What will the city look like then? Answering that question is now largely the responsibility of Christopher Hawthorne. The longtime architecture critic at the Los Angeles Times stepped down earlier this year to take on the newly created post of chief design officer under Mayor Eric Garcetti, who, like other mayors around the country, has grown fond of appointing “chiefs” to tackle issues such as sustainability, streets and data. In this case, Hawthorne will be expected to break down the silos between agencies when it comes to urban planning. That’s easier said than done.
Different agencies have different prerogatives and priorities. The new generation of chiefs may be able to say they’re the mayor’s point person on a particular issue, but without control over budgets or other real power, they can’t force action from those entrenched in city government who view them as a fad. To create a more coherent vision for L.A., Hawthorne will not only have to win over leaders in the city’s transportation, engineering and planning departments, but also other actors scattered at the county, state and federal levels. “The fragmentation that has long characterized the political structure of Southern California has also been plain to see in the way we produce our public infrastructure,” Hawthorne wrote in his farewell column in the Times.
Hawthorne describes his role as less of a czar seeking to get his way by fiat than of an advocate attempting to “nudge” agencies in a more favorable direction. Toward that end, he intends to broaden the conversation, making sure agencies do a better job of listening both to residents and designers through public forums and competitions. Ultimately, he hopes to make the case that better design is not only more inclusive but can be more efficient and save dollars.

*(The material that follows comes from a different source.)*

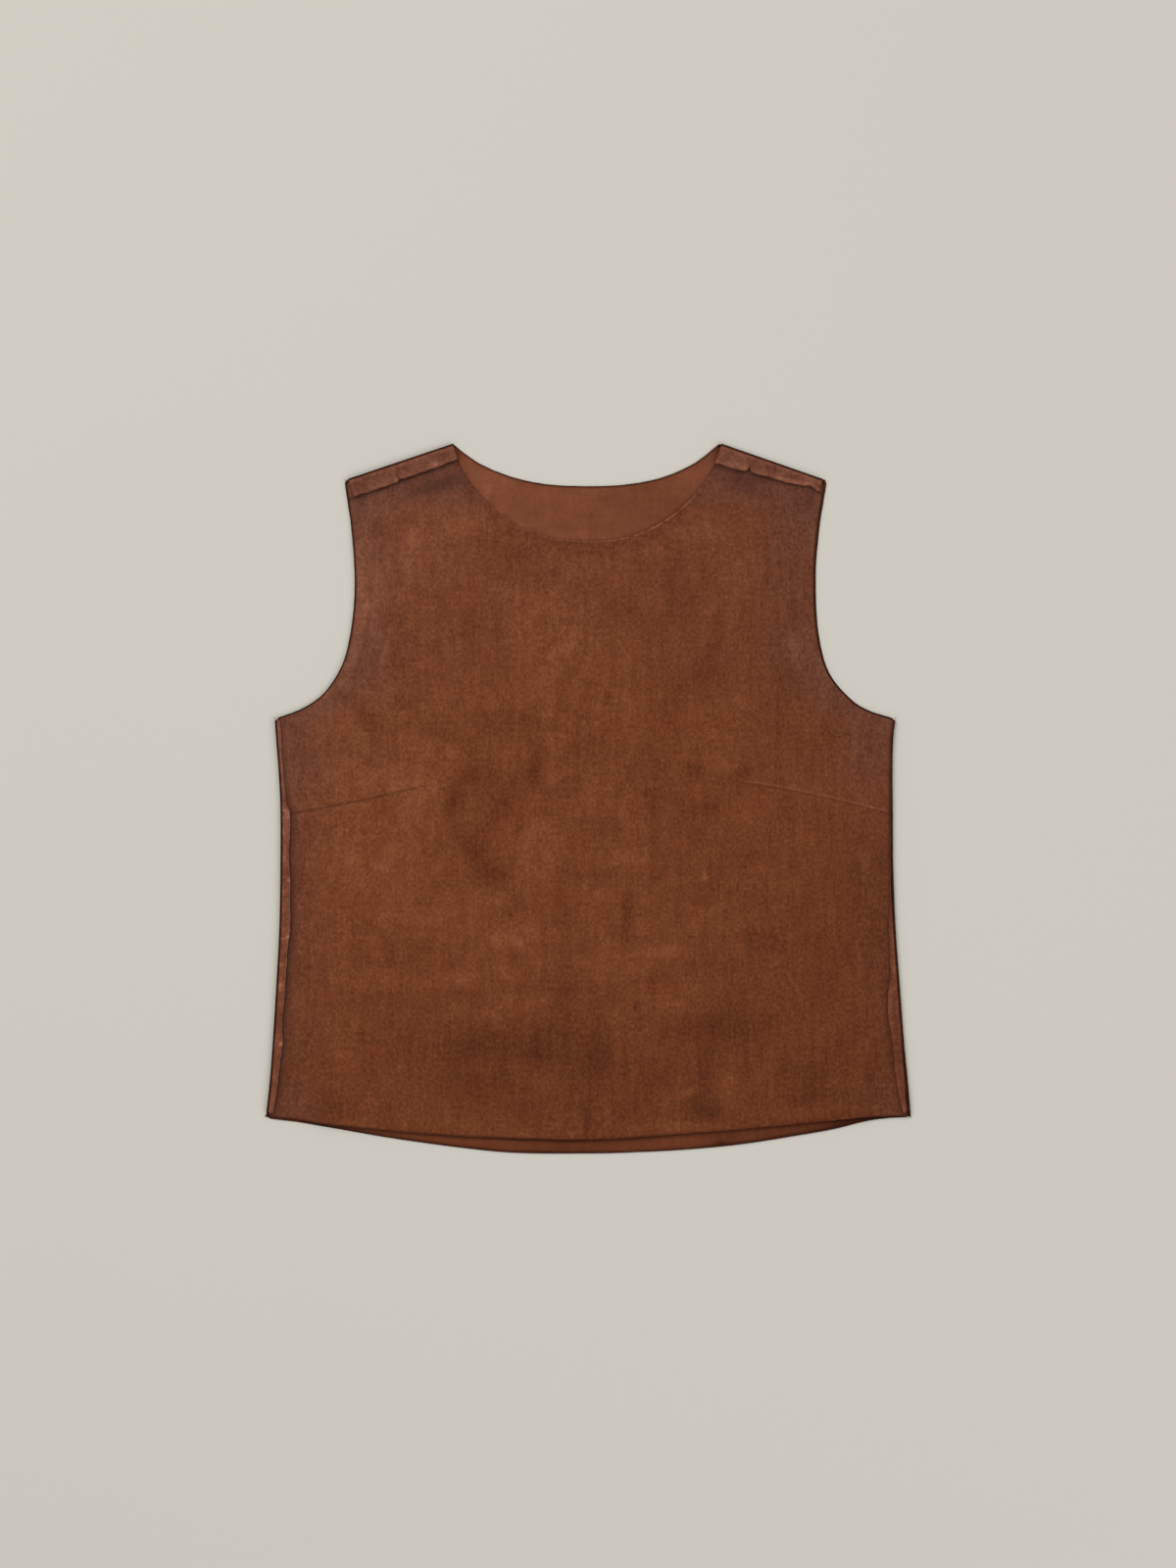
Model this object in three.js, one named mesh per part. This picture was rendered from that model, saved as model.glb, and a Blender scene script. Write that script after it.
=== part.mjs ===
import * as THREE from 'three';

// A leather vest: a pull-on sleeveless suede top, laid flat with its front panel on its back panel.
// Millimetres. Seen from above, +X is to the right and +Y runs from the hem to the neck. +Z is up.
// Left and right are as seen from above. Until the whole is centred at the end, heights along Y are
// counted from the lower ends of the side seams, and X from the centre line.

// Leather and seams
const leatherThickness = 1.2;
const seamGap = 0.3;
const foldWall = 1.1;
const foldRounding = 0.8;
const frontInset = foldWall + 0.4;
const armholeInset = 0.3;

// Levels of the layers above the floor
const backTop = leatherThickness;
const frontUnderside = backTop + seamGap;
const frontTop = frontUnderside + leatherThickness;
const stripUnderside = frontTop + seamGap;
const stripTop = stripUnderside + foldWall;

// Neck and shoulders
const neckHalfWidth = 105.8;
const neckPointHeight = 529.3;
const neckCentre = -0.6;
const backNeckDrop = 33.4;
const backNeckPower = 2.75;
const frontNeckDrop = 77.3;
const frontNeckPower = 2.3;
const frontNeckFullness = 0.72;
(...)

Such concepts have become inscribed in the DNA of planning departments in some cities. This hasn’t been the case in Los Angeles, and it’s largely why Garcetti is seeking to break the mold. As a critic, Hawthorne was sometimes a lonely voice in terms of thinking about the public realm writ large. His perch within city hall gives him a different platform from which to make his case that design is threaded through everything a city does and makes. “A real hallmark of his work at the Times has been to really push the big picture and try to prod Los Angeles to think about itself in larger terms -- 21st-century terms and urban terms,” says John King, the architecture critic for the San Francisco Chronicle. “If there was an architecture critic in the United States where this transition would make sense, Chris is the one.”